(begin)

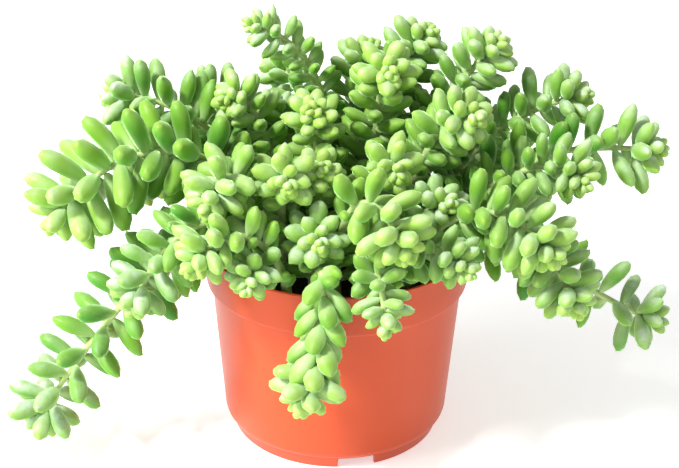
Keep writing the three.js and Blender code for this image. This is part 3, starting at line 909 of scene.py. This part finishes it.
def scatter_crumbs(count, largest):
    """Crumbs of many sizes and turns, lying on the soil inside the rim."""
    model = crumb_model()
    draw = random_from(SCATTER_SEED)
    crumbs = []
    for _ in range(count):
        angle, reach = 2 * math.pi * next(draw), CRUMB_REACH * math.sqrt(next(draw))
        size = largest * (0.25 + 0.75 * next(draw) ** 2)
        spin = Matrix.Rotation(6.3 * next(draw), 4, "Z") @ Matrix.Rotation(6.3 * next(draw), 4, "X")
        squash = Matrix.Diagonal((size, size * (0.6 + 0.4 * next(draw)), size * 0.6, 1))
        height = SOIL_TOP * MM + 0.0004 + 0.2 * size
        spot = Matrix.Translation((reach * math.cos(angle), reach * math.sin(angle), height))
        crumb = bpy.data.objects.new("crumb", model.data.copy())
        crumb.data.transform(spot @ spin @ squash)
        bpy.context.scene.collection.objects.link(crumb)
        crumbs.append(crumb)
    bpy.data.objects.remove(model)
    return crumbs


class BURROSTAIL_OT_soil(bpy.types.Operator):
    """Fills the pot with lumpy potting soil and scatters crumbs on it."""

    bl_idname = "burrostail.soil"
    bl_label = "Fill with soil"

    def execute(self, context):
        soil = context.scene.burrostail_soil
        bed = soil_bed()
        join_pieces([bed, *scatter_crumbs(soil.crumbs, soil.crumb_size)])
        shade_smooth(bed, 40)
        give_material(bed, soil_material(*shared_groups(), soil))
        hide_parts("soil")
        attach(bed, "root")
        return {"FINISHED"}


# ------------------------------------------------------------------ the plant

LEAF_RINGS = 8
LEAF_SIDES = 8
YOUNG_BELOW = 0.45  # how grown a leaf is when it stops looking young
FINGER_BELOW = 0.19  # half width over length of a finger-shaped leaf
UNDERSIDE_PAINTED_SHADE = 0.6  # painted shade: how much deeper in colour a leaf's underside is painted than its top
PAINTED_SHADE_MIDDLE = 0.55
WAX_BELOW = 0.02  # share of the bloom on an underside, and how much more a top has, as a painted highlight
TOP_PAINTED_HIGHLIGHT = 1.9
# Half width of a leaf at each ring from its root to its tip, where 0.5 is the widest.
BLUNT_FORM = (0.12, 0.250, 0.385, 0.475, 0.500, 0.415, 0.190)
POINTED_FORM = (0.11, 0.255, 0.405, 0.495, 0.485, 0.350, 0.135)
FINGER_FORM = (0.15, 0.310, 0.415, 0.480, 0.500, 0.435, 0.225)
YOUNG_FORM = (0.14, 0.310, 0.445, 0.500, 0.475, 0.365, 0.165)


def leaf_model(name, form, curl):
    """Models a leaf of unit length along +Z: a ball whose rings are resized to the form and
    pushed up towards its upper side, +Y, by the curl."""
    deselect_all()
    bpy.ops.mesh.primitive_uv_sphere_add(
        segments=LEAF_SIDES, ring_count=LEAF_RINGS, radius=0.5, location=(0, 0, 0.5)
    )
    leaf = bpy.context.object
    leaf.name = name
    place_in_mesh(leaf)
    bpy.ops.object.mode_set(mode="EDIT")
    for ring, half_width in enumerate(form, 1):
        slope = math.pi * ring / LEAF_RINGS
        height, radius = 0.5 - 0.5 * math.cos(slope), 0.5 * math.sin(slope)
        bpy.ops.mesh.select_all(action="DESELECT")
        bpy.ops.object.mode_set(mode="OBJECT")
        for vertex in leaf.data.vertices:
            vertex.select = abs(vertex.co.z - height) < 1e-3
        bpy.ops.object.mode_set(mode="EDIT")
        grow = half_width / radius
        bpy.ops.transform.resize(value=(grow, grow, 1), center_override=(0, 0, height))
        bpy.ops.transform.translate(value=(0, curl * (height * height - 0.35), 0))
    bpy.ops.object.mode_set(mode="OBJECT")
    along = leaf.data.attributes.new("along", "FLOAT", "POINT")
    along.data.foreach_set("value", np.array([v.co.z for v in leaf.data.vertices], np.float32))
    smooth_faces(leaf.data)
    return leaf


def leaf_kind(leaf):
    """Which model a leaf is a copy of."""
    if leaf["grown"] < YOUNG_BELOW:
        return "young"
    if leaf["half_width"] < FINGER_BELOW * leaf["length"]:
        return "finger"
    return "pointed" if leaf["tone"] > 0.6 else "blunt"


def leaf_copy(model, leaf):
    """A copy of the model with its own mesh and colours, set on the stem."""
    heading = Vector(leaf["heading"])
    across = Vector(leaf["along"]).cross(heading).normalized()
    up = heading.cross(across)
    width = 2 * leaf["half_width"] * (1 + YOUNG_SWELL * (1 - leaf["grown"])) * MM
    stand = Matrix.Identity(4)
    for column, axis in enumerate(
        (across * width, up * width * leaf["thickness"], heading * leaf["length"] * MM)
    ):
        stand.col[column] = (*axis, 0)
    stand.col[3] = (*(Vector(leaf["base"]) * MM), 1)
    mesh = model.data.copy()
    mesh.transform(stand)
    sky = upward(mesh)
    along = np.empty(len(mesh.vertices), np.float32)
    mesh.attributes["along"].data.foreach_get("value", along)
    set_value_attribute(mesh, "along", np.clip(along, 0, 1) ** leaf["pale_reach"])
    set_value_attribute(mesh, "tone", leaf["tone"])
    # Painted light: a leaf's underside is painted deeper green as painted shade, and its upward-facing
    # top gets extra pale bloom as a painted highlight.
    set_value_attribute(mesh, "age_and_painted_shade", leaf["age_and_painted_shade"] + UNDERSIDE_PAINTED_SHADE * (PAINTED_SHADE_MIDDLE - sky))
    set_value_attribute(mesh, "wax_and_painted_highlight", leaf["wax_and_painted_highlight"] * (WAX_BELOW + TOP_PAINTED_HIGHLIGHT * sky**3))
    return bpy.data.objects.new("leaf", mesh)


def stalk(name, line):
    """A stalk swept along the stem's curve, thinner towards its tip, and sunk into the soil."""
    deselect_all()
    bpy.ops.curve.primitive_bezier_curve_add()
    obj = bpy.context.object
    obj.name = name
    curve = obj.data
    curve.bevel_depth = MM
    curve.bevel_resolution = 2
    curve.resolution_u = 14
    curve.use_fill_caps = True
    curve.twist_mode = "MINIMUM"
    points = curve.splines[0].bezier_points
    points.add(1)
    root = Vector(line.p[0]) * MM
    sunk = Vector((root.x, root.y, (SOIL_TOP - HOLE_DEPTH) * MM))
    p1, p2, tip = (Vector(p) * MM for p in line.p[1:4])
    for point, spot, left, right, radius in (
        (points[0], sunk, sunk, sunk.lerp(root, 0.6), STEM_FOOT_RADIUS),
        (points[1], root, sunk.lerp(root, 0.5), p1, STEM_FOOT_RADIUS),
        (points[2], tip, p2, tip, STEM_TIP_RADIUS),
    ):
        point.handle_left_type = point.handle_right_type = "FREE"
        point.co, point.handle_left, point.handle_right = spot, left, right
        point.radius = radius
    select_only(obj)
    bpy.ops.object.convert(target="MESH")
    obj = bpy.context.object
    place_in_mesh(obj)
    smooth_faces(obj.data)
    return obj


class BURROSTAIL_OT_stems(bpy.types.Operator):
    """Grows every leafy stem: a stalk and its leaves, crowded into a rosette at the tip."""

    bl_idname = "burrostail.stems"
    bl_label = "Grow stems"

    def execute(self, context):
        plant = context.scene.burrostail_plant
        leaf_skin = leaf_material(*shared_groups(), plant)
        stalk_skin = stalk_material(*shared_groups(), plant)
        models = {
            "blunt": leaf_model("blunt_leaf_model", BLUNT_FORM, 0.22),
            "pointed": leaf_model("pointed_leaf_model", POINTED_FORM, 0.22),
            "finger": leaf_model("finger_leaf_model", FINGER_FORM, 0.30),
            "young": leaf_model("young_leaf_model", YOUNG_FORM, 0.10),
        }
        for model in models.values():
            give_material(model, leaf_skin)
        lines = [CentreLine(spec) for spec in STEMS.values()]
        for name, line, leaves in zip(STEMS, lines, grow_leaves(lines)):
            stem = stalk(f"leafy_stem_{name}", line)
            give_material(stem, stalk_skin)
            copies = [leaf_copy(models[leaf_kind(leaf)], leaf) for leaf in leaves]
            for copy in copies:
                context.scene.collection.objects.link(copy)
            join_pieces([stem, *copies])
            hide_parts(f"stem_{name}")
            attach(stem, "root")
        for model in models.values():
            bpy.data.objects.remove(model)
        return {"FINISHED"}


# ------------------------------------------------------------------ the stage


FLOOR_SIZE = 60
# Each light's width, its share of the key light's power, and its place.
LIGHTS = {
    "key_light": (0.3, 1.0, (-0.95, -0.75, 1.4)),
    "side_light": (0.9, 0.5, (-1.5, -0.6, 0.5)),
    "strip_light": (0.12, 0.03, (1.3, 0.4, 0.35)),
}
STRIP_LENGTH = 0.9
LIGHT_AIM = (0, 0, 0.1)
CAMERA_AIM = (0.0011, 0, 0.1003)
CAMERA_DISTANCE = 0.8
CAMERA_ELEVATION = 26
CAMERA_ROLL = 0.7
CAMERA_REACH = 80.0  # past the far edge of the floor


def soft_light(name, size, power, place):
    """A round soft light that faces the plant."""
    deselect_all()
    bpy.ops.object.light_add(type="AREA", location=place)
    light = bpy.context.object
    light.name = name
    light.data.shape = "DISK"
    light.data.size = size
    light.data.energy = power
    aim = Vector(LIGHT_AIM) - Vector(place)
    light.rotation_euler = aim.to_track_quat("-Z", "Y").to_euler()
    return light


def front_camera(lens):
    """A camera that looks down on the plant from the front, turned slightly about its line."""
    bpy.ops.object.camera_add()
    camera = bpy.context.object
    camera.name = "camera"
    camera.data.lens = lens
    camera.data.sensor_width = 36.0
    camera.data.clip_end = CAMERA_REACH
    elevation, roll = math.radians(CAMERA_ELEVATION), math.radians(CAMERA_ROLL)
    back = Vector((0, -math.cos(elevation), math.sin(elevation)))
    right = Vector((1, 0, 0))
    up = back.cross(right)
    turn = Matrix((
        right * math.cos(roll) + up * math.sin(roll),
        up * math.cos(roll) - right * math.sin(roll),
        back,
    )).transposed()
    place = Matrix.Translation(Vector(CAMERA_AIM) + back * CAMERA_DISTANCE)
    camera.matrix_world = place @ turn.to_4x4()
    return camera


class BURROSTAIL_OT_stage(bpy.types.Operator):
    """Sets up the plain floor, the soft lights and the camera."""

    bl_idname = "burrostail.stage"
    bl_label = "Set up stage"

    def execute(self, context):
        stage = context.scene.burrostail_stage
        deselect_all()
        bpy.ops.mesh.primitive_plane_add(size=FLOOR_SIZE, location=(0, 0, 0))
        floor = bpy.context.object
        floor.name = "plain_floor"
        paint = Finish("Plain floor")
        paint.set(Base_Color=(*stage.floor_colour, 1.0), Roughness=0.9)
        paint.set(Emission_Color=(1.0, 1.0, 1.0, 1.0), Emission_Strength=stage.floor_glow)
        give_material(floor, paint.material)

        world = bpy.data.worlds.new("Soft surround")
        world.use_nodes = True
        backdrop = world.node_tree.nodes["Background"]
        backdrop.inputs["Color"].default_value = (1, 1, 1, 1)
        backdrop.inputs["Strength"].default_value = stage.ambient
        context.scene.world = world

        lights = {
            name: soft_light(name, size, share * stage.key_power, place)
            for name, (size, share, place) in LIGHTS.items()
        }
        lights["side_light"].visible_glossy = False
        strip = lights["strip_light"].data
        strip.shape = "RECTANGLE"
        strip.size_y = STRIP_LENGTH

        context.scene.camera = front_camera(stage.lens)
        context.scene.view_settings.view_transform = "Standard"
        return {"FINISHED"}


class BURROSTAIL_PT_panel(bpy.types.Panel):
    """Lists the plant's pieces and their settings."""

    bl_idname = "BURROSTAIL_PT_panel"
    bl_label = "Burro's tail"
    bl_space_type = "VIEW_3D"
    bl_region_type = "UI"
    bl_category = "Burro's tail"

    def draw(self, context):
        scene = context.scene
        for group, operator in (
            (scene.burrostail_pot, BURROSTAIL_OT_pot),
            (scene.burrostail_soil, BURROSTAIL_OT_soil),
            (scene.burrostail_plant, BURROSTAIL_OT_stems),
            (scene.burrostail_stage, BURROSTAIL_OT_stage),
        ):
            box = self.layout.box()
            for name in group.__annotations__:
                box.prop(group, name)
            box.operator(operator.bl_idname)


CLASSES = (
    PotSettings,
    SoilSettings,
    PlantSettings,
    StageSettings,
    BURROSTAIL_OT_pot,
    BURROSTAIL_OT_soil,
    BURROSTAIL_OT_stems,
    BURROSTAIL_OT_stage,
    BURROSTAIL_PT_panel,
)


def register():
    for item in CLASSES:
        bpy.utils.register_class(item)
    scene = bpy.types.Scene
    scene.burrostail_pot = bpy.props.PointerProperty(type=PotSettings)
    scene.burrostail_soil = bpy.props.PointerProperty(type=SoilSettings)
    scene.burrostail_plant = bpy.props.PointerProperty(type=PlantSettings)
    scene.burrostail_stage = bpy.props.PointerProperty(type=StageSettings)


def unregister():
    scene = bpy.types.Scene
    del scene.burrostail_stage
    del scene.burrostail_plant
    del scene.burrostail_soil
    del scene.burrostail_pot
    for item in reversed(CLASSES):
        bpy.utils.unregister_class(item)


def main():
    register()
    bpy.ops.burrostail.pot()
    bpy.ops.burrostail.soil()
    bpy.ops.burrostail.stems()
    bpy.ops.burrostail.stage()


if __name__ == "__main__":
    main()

(end)
(begin)

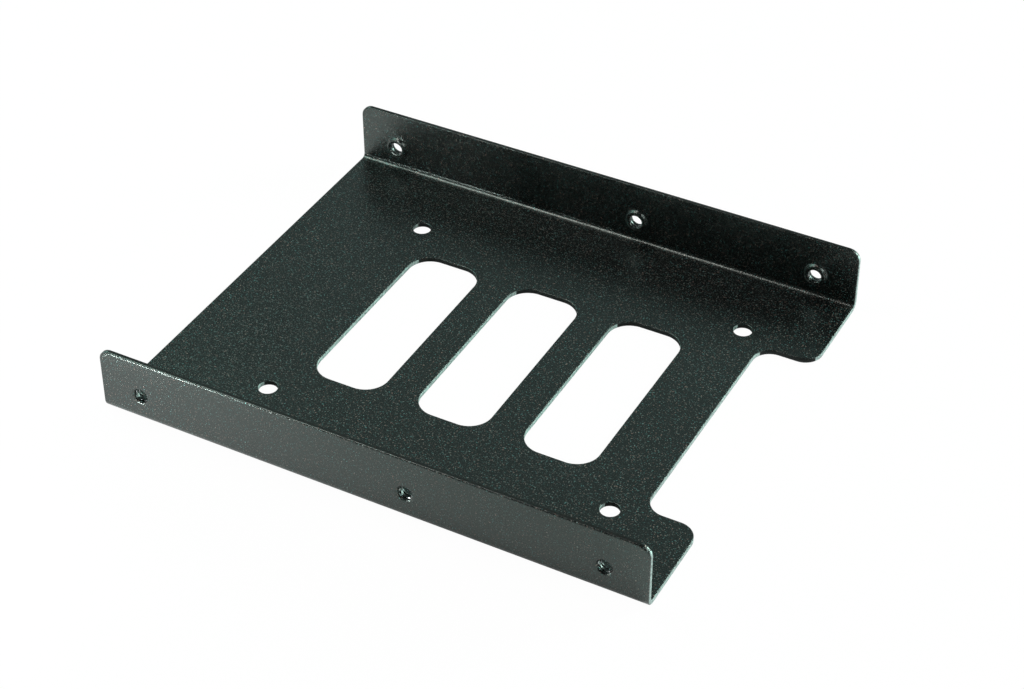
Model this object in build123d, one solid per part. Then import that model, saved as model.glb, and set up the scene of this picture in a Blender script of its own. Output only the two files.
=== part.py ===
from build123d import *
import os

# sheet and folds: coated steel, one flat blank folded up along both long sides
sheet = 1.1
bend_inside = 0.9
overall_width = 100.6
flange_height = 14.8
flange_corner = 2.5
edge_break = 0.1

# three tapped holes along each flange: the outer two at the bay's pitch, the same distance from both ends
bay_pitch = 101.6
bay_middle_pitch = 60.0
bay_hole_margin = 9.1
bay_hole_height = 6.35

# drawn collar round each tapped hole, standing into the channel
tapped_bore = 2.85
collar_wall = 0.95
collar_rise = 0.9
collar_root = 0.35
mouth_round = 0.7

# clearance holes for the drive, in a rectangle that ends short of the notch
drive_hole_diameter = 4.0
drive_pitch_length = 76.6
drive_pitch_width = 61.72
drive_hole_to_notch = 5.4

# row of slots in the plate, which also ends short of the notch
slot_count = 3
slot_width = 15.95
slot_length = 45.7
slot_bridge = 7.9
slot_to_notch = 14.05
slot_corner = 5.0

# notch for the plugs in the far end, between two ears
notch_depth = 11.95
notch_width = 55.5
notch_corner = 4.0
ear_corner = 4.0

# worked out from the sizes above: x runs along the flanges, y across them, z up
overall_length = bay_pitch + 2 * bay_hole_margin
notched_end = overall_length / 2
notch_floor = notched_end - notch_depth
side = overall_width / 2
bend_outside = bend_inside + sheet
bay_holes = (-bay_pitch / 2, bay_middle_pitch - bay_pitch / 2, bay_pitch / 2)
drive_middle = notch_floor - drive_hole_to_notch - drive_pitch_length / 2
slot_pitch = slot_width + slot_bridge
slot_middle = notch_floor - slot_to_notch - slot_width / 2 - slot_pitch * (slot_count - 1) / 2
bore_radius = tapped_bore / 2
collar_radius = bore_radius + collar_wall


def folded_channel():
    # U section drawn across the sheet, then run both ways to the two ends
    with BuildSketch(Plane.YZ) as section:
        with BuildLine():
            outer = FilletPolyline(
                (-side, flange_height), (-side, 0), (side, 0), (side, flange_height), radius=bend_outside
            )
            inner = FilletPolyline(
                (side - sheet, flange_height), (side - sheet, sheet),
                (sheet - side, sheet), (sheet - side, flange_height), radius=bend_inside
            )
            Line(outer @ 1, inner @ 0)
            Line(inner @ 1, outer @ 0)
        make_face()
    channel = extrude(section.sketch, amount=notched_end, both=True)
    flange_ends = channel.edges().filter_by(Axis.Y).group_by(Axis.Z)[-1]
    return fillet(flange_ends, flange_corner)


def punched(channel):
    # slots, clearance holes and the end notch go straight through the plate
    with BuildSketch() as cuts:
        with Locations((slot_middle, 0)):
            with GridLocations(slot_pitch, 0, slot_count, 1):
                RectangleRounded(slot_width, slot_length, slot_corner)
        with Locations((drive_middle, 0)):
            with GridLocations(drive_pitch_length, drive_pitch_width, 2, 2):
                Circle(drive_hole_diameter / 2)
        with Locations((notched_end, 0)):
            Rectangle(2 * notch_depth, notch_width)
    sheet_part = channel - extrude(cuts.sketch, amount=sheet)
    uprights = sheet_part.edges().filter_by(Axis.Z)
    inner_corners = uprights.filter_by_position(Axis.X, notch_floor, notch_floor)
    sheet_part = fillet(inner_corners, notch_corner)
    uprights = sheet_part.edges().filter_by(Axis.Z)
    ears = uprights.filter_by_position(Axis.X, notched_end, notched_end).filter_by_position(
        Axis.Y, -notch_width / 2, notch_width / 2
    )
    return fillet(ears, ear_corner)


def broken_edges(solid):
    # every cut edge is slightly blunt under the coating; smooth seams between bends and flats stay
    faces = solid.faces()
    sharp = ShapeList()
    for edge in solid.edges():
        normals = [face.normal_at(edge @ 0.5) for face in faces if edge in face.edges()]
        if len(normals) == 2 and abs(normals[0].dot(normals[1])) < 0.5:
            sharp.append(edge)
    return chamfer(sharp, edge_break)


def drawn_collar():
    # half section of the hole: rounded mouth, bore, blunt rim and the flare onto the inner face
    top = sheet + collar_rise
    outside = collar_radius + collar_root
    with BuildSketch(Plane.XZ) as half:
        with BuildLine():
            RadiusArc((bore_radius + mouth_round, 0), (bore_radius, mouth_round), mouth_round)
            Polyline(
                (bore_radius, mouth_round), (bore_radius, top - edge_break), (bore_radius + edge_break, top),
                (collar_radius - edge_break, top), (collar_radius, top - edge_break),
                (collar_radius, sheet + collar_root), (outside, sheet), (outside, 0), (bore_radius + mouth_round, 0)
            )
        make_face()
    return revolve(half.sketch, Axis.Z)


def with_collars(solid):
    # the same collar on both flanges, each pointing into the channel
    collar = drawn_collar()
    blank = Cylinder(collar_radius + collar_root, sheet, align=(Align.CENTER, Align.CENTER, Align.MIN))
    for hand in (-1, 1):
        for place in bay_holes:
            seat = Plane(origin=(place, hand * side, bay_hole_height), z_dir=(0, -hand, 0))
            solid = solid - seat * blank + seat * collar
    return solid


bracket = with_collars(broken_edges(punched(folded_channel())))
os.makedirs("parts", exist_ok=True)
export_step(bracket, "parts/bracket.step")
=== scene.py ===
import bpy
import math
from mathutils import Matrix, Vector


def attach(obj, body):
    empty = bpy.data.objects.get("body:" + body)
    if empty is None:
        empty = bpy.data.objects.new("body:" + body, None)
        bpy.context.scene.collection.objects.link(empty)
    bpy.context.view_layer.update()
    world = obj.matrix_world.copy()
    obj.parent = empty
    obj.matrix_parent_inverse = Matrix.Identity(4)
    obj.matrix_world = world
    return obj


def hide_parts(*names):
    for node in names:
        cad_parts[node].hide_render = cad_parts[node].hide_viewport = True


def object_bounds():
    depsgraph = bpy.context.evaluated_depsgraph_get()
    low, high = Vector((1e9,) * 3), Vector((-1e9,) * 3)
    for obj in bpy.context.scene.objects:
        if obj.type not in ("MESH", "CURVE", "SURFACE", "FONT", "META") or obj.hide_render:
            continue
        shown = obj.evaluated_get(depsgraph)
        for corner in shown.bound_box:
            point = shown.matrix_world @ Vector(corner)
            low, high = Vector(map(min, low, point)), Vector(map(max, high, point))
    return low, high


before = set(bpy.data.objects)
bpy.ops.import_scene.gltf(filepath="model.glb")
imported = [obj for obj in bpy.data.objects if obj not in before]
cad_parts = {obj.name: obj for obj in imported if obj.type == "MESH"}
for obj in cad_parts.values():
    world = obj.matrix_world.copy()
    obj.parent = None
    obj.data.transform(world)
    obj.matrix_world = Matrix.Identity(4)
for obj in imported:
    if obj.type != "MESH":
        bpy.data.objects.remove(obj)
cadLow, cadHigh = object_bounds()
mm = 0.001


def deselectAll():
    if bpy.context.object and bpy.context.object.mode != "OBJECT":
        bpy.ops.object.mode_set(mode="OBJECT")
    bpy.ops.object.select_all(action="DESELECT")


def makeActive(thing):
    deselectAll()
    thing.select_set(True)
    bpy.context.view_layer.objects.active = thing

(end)
(begin)

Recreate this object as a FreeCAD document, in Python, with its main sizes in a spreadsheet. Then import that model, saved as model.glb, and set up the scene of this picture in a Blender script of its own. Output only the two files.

(end)

BRIEF: The lines to return run from the one containing "Model this object" down to the one containing "edge_break = 0.1"; give them exactly, both included, and no others.

EXERCISE RESPONSE:
Model this object in build123d, one solid per part. Then import that model, saved as model.glb, and set up the scene of this picture in a Blender script of its own. Output only the two files.
=== part.py ===
from build123d import *
import os

# sheet and folds: coated steel, one flat blank folded up along both long sides
sheet = 1.1
bend_inside = 0.9
overall_width = 100.6
flange_height = 14.8
flange_corner = 2.5
edge_break = 0.1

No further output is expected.